Medeni olmakla modern görünmek arasında gidip geliyoruz. Daha doğrusu bir gidip gelme değil bu, tercihimizi modern görünmekten yana kullanıyoruz. Modern görünmek; adı üstünde şekilden ibaret bir hal neticede.
Nasıl “modern görünüyoruz”? Televizyonlarda, internette gördüğümüz pop yıldızları gibi görünmek herkes için mümkün artık. Tipimiz, şekil şemalimiz, giyim kuşamımız, velhasılı ambalajlarımız modern zaman ölçütlerine bire bir uymakta. En havalısından saç stillerimiz de, en moda ve trend kıyafetlerimiz de, en pahalı ve gösterişli elektronik cihazlarımız, telefonlarımız da var artık. Çoğumuzun üstündeki kılık kıyafet, elektronik cihaz vs ne varsa hepsi markalı, hepsi pahalı, hepsi çok çok modern.

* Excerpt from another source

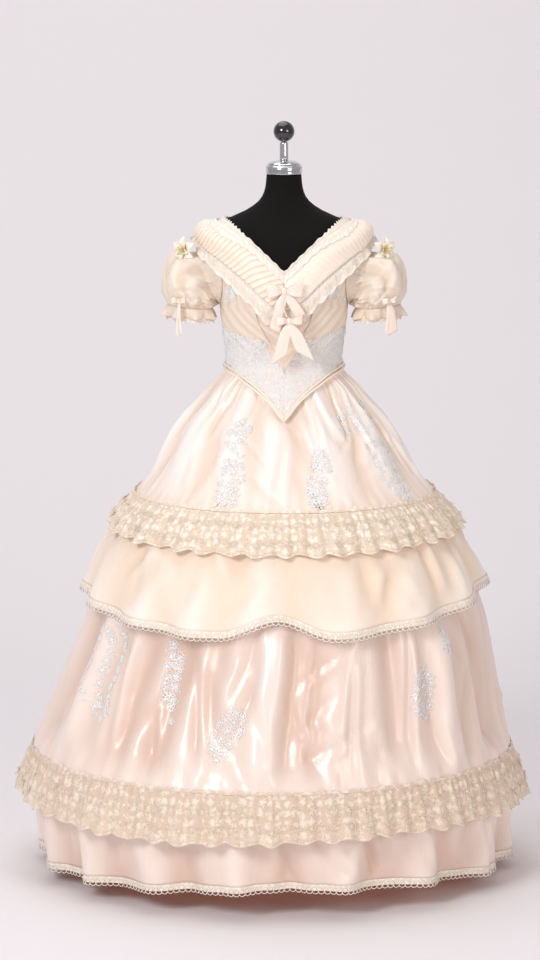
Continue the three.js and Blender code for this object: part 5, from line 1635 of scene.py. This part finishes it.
# %% Silk flowers
def petal_points(turn, length, width, tip_back, tilt):
    """One lily petal: it rises from the throat and its tip curls back."""
    aim = np.array([math.cos(turn), 0, math.sin(turn)])
    side = np.array([-math.sin(turn), 0, math.cos(turn)])
    t, s = np.meshgrid(np.linspace(0, 1, 14), np.linspace(-1, 1, 9), indexing="ij")
    half = width / 2 * np.sin(np.pi * np.clip(t, 0.04, 1) ** 0.75) ** 0.8 * (1 - 0.15 * t) + 0.5
    reach = 2 + (length - 2) * t
    rise = -(9 * np.sin(np.pi * t * 0.6) * tilt) + tip_back * t ** 3 - 2.5 * s * s * np.sin(np.pi * t)
    frill = 0.8 * np.sin(9 * t + 2 * s) * s * s
    flat = reach[..., None] * aim + (s * half)[..., None] * side
    return flat + (rise + frill)[..., None] * np.array([0, 1, 0])


FLOWER_PLACE, FLOWER_TURN = np.array([206.0, -38.0, 1313.0]), 38.0
OUTER_PETALS, INNER_PETALS, STAMENS = 6, 5, 9
STAMEN_RADII = np.array([0.5] * 6 + [1.2, 1.0])
for side, mirror in SIDES:
    place, turned_by = (FLOWER_PLACE * MIRRORED, -FLOWER_TURN) if mirror else (FLOWER_PLACE, FLOWER_TURN)
    strips = []
    for k in range(OUTER_PETALS):
        turn = 0.5 + 2 * math.pi * k / OUTER_PETALS
        strips.append(petal_points(turn, 31 - 3 * (k % 2), 19 - (k % 2), 7, 1.0))
    for k in range(INNER_PETALS):
        strips.append(petal_points(1.0 + 2 * math.pi * k / INNER_PETALS, 18, 11, 1, 1.35))
    strips = [placed(points, place, turned_by) for points in strips]
    mesh = join_strips("silk_flower", strips, petal, wall=0.4)
    trim(f"silk_flower_{side}", mesh, "petal", petal, node=f"sleeve_flower_{side}")
    threads = bmesh.new()
    for k in range(STAMENS):
        turn = 2 * math.pi * k / STAMENS
        tip = np.array([7 * math.cos(turn), -19 - 3 * (k % 3), 7 * math.sin(turn)])
        line = curve_through([(0, -2, 0), tuple(tip * 0.5 + np.array([0, -2, 0])), tuple(tip)], 8)
        threads.from_mesh(tube_mesh("thread", placed(line, place, turned_by), STAMEN_RADII, 5))
    trim(f"stamens_{side}", write_mesh(threads, bpy.data.meshes.new("stamens")), "petal", stamen)
print("flowers ready")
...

Ancak modernlik salt bir görünüşten, salt bir “şekil”den ibaret o halde. İçeriği, özü bomboş olan bir cicili biçili ambalajlarız o zaman. Medeni olamadıktan sonra kof bir modernite bize ne katacak? Veyahut ne katmakta şu an?

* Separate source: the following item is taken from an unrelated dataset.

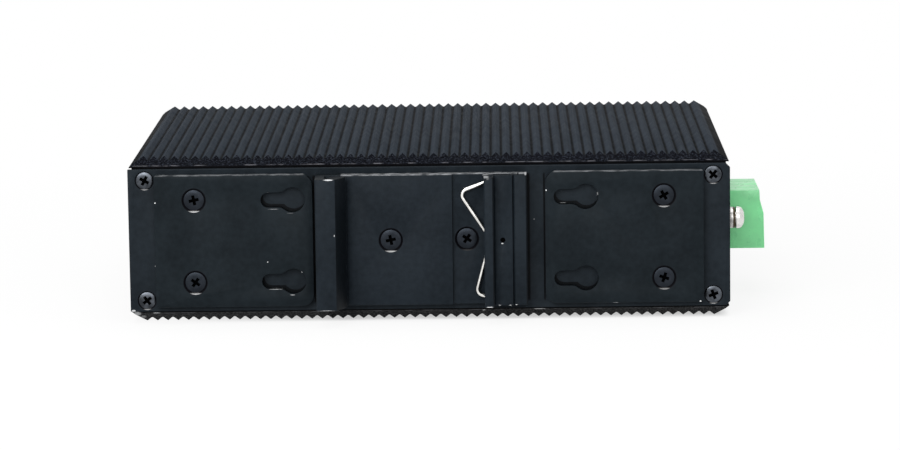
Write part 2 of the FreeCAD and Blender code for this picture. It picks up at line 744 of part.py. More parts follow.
def bracket_screws():
    screws = []
    length = BRACKET_THICK + PANEL_THICK + NUT_HEIGHT + SCREW_PAST_NUT
    for (x, z), turn in zip(bracket_screw_places(), M3_TURNS):
        screw = countersunk_screw(M3_HEAD_R, M3_HEAD_CONE, M3_SHANK_R, length, turn)
        screws.append(placed(screw, x, BRACKET_FACE, z))
    return screws


# Rail clip, drawn as (x, height above the rail seat); a height is -y

def from_heights(points):
    return [(x, -height) for x, height in points]


def hook_points():
    """Fixed hook: an outer wall, a flat lip and a sloping nose of one wall thickness."""
    slope = math.hypot(HOOK_RUN, HOOK_HEIGHT - HOOK_NOSE)
    drop = HOOK_WALL * slope / HOOK_RUN
    ceiling = HOOK_HEIGHT - HOOK_WALL
    under_x = HOOK_NOSE_X - HOOK_RUN + (HOOK_WALL - drop) * HOOK_RUN / (HOOK_HEIGHT - HOOK_NOSE)
    back_x = HOOK_LEFT + HOOK_WALL
    meet_x = HOOK_NOSE_X - (HOOK_NOSE - FLANGE_GAP) * HOOK_UNDERCUT_SHARE
    return [(HOOK_LEFT, -CLIP_PLATE), (HOOK_LEFT, HOOK_HEIGHT - EDGE_BREAK),
            (HOOK_LEFT + EDGE_BREAK, HOOK_HEIGHT), (HOOK_NOSE_X - HOOK_RUN, HOOK_HEIGHT),
            (HOOK_NOSE_X, HOOK_NOSE), (HOOK_NOSE_X, FLANGE_GAP + EDGE_BREAK), (meet_x, FLANGE_GAP),
            (max(back_x + EDGE_BREAK, under_x + HOOK_WALL * HOOK_ROOT_SHARE), FLANGE_GAP),
            (max(back_x + EDGE_BREAK, under_x), ceiling), (back_x, ceiling), (back_x, -HOOK_RELIEF),
            (HOOK_NOSE_X + HOOK_RELIEF, -HOOK_RELIEF), (HOOK_NOSE_X + HOOK_RELIEF, 0.0)]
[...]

Medeni olmak, şehirli olmaktır. Şehirli olmanın esprisi nedir? İnsanlarla bir arada yaşayabilme yetisinin gelişmesidir. Kimseyi rahatsız etmeden, insani ve ahlaki ölçütleri gözeterek, toplumsal normlara uyarak, doğal çevreye ve çevresindeki kişilere saygı gösterebilmek, değe verebilmektir.

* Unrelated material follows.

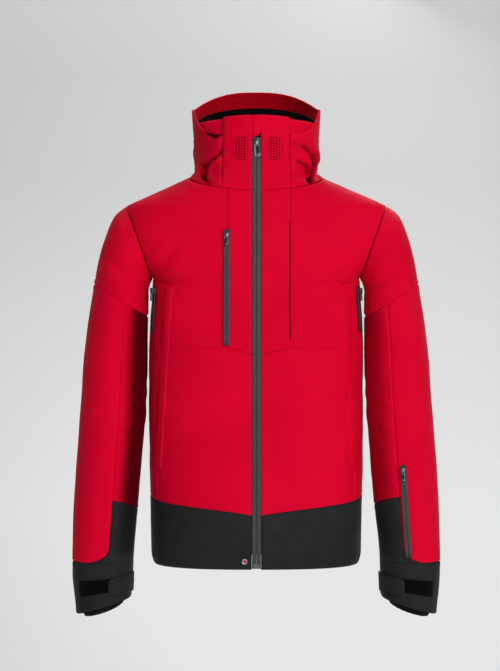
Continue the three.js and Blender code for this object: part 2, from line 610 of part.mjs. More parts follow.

Medeni olmak namına ne yapıyoruz peki? Medeni olmanın yanından geçebiliyor muyuz? Misal, yüzlerce binlerce yıllık tarihi dokuyu tahrip etmek, tarihi mirasın canına okumak, bir edep, estetik ve ruhtan oluşan bir şehri bir cangıla çevirmek medenilik sayılabilir mi? Her istediğini her istediği yer ve zamanda gerçekleştirebileceği patavatsızlığındaki yığınların medeniliğinden bahsetmek nasıl mümkün olabilir?